After all, these are the people who are going to be affected the most by Budget 2023 right? So why not ask them what they want instead? Let’s find out what exactly they want.
My dad wants an increase in his pension
In my journey to find out what the people want from Budget 2023, why not start right here at home right? Which is why the first person I asked was my dad – a former accountant for a government linked company.
When posed with the question of what he wants from Budget 2023, my dad’s answer was a straightforward one – ‘an increase in pensions’. Probed further for his reasoning, he said the answer is simple.
While government servants receive a lifetime pension after retiring, the pension amount is not adjusted to inflation. With the onset of inflation, after many years the amount might not be enough, which forces retirees to find other sources of income; especially if they don’t have any savings. Inflation currently stands at 3.4% and is expected to increase in 2023.
On average, about 1.6 million Malaysians are on government pensions, and a substantial number of them are receiving less than RM1000 a month. This makes it difficult for them to provide for their families while still fighting off the effects of inflation to survive on just their pension payments.
More employment schemes with fairer wages
After my dad, I decided to ask a close friend of mine, Michael (not his real name), what he wanted from Budget 2023. And again, for context, he’s 31 years old, and since he graduated with a degree in civil engineering in 2018, he has never held down a regular job.

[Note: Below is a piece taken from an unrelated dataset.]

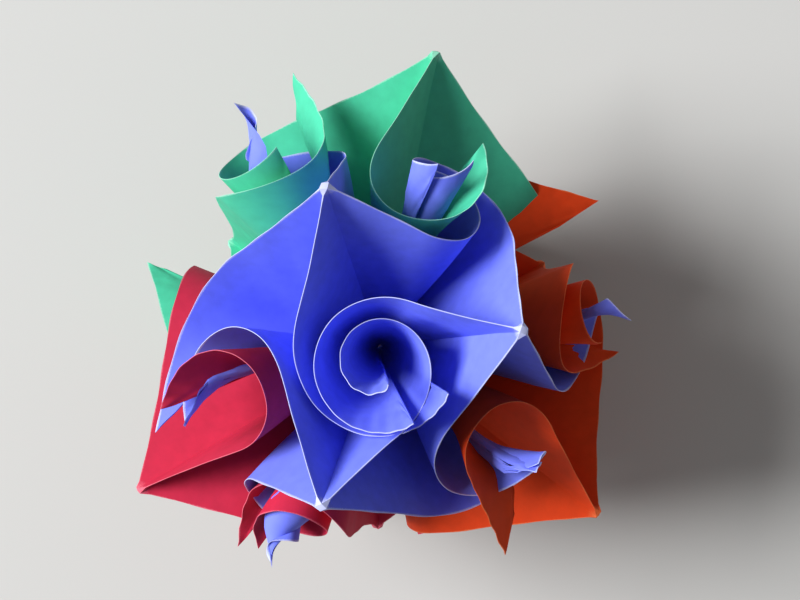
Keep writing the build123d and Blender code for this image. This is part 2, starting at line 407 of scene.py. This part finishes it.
# Craft paper, dyed on its faces over a paler core and uncoated: matt, with a slight mottle. Creasing by
# hand has rubbed the folds down to the core, so every mountain fold is a pale, ragged line, and each
# sheet's middle a pale spot.
paperFinish = {
    "blue": {"colour": "#7482F8", "worn": "#DADFFC", "wornWidth": 0.36},
    "green": {"colour": "#48C49C", "worn": "#A4E6CC", "wornWidth": 0.24},
    "orange": {"colour": "#EA430C", "worn": "#F88048", "wornWidth": 0.2},
    "red": {"colour": "#C82546", "worn": "#EC788C", "wornWidth": 0.22},
    "roughness": 0.72,
    "specular": 0.25,             # loose fibres hardly shine
    "mottleSize": 2.5,            # clouds where the fibres lie thicker or thinner
    "mottleShade": (0.93, 1.05),  # darkest and lightest, against the colour
    "mottleRange": (0.3, 0.7),    # part of the noise that is spread over these
    "mottleDetail": 4.0,
    "fibreSize": 0.35,            # real fibres are about 0.03 mm wide, too fine to show, so drawn this coarse
    "fibreDetail": 3.0,
    "fibreHeight": 0.05,
    "fibreBump": 0.25,
    "ridgeRagged": (0.5, -0.2),   # the fibres move the edge of the worn line by up to this much, from here on
    "ridgeFade": (0.4, 1.6),      # the worn line fades between these shares of its width
    "ridgeWear": 0.72,            # how much of the core shows on a fold
    "middleRagged": 2.4,          # the fibres move the edge of the worn middle by up to this much
    "middleFade": (1.6, 3.4),     # which fades between these distances
    "middleWear": 0.75,
}


def foldedPaper(colourName):
    finish = paperFinish[colourName]
    material = bpy.data.materials.new(colourName + "CraftPaper")
    material.use_nodes = True
    tree = material.node_tree
    shader = tree.nodes["Principled BSDF"]
    shader.inputs["Roughness"].default_value = paperFinish["roughness"]
    shader.inputs["Specular IOR Level"].default_value = paperFinish["specular"]
    # Place on the flat sheet, in millimetres from its middle
    places = addNode(tree, "ShaderNodeUVMap", {"uv_map": "sheet"})
    centred = addNode(tree, "ShaderNodeVectorMath", {"operation": "SUBTRACT"}, {1: (0.5, 0.5, 0)},
                      {0: places.outputs[0]})
    inMillimetres = addNode(tree, "ShaderNodeVectorMath", {"operation": "SCALE"}, {"Scale": sheet["side"]},
                            {0: centred.outputs[0]})
    # The mountain folds are the sheet's diagonals
    mirrored = addNode(tree, "ShaderNodeVectorMath", {"operation": "ABSOLUTE"}, {},
                       {0: inMillimetres.outputs[0]})
    split = addNode(tree, "ShaderNodeSeparateXYZ", {}, {}, {0: mirrored.outputs[0]})
    difference = addNode(tree, "ShaderNodeMath", {"operation": "SUBTRACT"}, {},
                         {0: split.outputs[0], 1: split.outputs[1]})
    fromRidge = addNode(tree, "ShaderNodeMath", {"operation": "ABSOLUTE"}, {}, {0: difference.outputs[0]})
    fibres = addNode(tree, "ShaderNodeTexNoise", {},
                     {"Scale": 1 / paperFinish["fibreSize"], "Detail": paperFinish["fibreDetail"]},
                     {"Vector": inMillimetres.outputs[0]})
    mottle = addNode(tree, "ShaderNodeTexNoise", {},
                     {"Scale": 1 / paperFinish["mottleSize"], "Detail": paperFinish["mottleDetail"]},
                     {"Vector": inMillimetres.outputs[0]})
    raggedBy, raggedFrom = paperFinish["ridgeRagged"]
    wearEdge = addNode(tree, "ShaderNodeMath", {"operation": "MULTIPLY_ADD"}, {1: raggedBy, 2: raggedFrom},
                       {0: fibres.outputs["Fac"]})
    ragged = addNode(tree, "ShaderNodeMath", {"operation": "ADD"}, {},
                     {0: fromRidge.outputs[0], 1: wearEdge.outputs[0]})
    fadeBegin, fadeEnd = [finish["wornWidth"] * share for share in paperFinish["ridgeFade"]]
    wornRidge = addNode(tree, "ShaderNodeMapRange", {"clamp": True},
                        {"From Min": fadeBegin, "From Max": fadeEnd,
                         "To Min": paperFinish["ridgeWear"], "To Max": 0.0},
                        {"Value": ragged.outputs[0]})
    fromMiddle = addNode(tree, "ShaderNodeVectorMath", {"operation": "LENGTH"}, {},
                         {0: inMillimetres.outputs[0]})
    raggedMiddle = addNode(tree, "ShaderNodeMath", {"operation": "MULTIPLY_ADD"},
                           {1: paperFinish["middleRagged"]},
                           {0: fibres.outputs["Fac"], 2: fromMiddle.outputs["Value"]})
    fadeBegin, fadeEnd = paperFinish["middleFade"]
    wornMiddle = addNode(tree, "ShaderNodeMapRange", {"clamp": True},
                         {"From Min": fadeBegin, "From Max": fadeEnd,
                          "To Min": paperFinish["middleWear"], "To Max": 0.0},
                         {"Value": raggedMiddle.outputs[0]})
    worn = addNode(tree, "ShaderNodeMath", {"operation": "MAXIMUM"}, {},
                   {0: wornRidge.outputs[0], 1: wornMiddle.outputs[0]})
    noiseLow, noiseHigh = paperFinish["mottleRange"]
    darkest, lightest = paperFinish["mottleShade"]
    shade = addNode(tree, "ShaderNodeMapRange", {"clamp": True},
                    {"From Min": noiseLow, "From Max": noiseHigh, "To Min": darkest, "To Max": lightest},
                    {"Value": mottle.outputs["Fac"]})
    mottled = addNode(tree, "ShaderNodeVectorMath", {"operation": "SCALE"},
                      {0: linear(finish["colour"])[:3]}, {"Scale": shade.outputs[0]})
    # Of a Mix node, 6 and 7 are the two colours that go in, and 2 is the one that comes out
    colour = addNode(tree, "ShaderNodeMix", {"data_type": "RGBA"}, {7: linear(finish["worn"])},
                     {0: worn.outputs[0], 6: mottled.outputs[0]})
    tree.links.new(colour.outputs[2], shader.inputs["Base Color"])
    bump = addNode(tree, "ShaderNodeBump", {},
                   {"Strength": paperFinish["fibreBump"], "Distance": paperFinish["fibreHeight"] * mm},
                   {"Height": fibres.outputs["Fac"]})
    tree.links.new(bump.outputs[0], shader.inputs["Normal"])
    return material


materials = {name: foldedPaper(name) for name in ("blue", "green", "orange", "red")}
for seed, unitName in enumerate(units):
    piece = paperUnit(unitName, seed)
    colourName = unitName.split("_")[0]
    piece.data.materials.append(materials[colourName])
    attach(piece, "root")
    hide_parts(unitName)
    print("folded", unitName, len(piece.data.polygons), "faces")

# Table top of board with a rolled coat of matt paint: pale, even and without a highlight
table = {
    "size": 3.0,  # metres
    "colour": "#C9C9C7",
    "roughness": 0.8,
}
tableMesh = bpy.data.meshes.new("table")
halfTable = table["size"] / 2
tableMesh.from_pydata([(-halfTable, -halfTable, 0), (halfTable, -halfTable, 0), (halfTable, halfTable, 0),
                       (-halfTable, halfTable, 0)], [], [(0, 1, 2, 3)])
tableTop = bpy.data.objects.new("table", tableMesh)
bpy.context.scene.collection.objects.link(tableTop)
tablePaint = bpy.data.materials.new("mattTableTop")
tablePaint.use_nodes = True
tableShader = tablePaint.node_tree.nodes["Principled BSDF"]
tableShader.inputs["Base Color"].default_value = linear(table["colour"])
tableShader.inputs["Roughness"].default_value = table["roughness"]
tableMesh.materials.append(tablePaint)

# Soft window light from the left of the picture, and an even white fill from all round
lights = {
    "window": {"from": (-2.20, 0.35, 1.85), "size": 1.4, "watts": 137.0},  # metres
    "aimAt": (0, 0, 0.045),
    "fill": 0.20,
    "fillColour": "#FFFFFF",
}


def areaLamp(name, settings):
    lamp = bpy.data.lights.new(name, "AREA")
    lamp.shape = "SQUARE"
    lamp.size = settings["size"]
    lamp.energy = settings["watts"]
    holder = bpy.data.objects.new(name, lamp)
    holder.location = settings["from"]
    shine = Vector(lights["aimAt"]) - Vector(settings["from"])
    holder.rotation_euler = shine.to_track_quat("-Z", "Y").to_euler()
    bpy.context.scene.collection.objects.link(holder)


areaLamp("window", lights["window"])
world = bpy.data.worlds.new("room")
world.use_nodes = True
background = world.node_tree.nodes["Background"]
background.inputs["Color"].default_value = linear(lights["fillColour"])
background.inputs["Strength"].default_value = lights["fill"]
bpy.context.scene.world = world
bpy.context.scene.view_settings.view_transform = "Standard"

# The photograph is taken from straight above the ball, which lies left of and below the picture's middle
cameraSettings = {
    "height": 350.0,     # above the ball's middle
    "scale": 0.189,      # millimetres a pixel at the ball's middle
    "imageWidth": 800,
    "ballPixelsLeft": 20,
    "ballPixelsLow": 45,
    "sensorWidth": 36.0,
    "nearest": 10.0,     # nothing nearer to the camera than this is drawn
}
camera = bpy.data.cameras.new("fromAbove")
camera.sensor_width = cameraSettings["sensorWidth"]
camera.lens = cameraSettings["height"] / (cameraSettings["scale"] * cameraSettings["imageWidth"]) * \
    cameraSettings["sensorWidth"]
camera.shift_x = cameraSettings["ballPixelsLeft"] / cameraSettings["imageWidth"]
camera.shift_y = cameraSettings["ballPixelsLow"] / cameraSettings["imageWidth"]
camera.clip_start = cameraSettings["nearest"] * mm
cameraHolder = bpy.data.objects.new("fromAbove", camera)
cameraHolder.location = Vector(ball["middle"]) * mm + Vector((0, 0, cameraSettings["height"] * mm))
bpy.context.scene.collection.objects.link(cameraHolder)
bpy.context.scene.camera = cameraHolder
print("lights and camera placed")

When asked what he wants from Budget 2023, his answer was pretty close to his heart, as he wanted more employment schemes. However, this raises a very interesting question.
As we have covered in our Budget 2022 recap article, the government has in fact introduced several employment schemes in Budget 2022; reducing Malaysia’s unemployment rate from 4.3% in the fourth quarter of 2021, to 3.7% in July 2022.
However, all this is not enough, according Michael. Instead, what he believes the government should be focusing on in Budget 2023, is creating employment schemes that provide jobs according to qualifications, and with fair wages.
He remarked that even if the unemployment rate has dropped thanks to the schemes introduced, there is still a need for the government to work with the private sector to create opportunities for qualified graduates to secure jobs that offer a livable wage.
This problem is by no means new, as horror stories about fresh undergraduates receiving a starting pay of RM1800 have been making its rounds for a long time already. In fact, last month, our Prime Minister himself gave assurance that the government is taking this issue seriously.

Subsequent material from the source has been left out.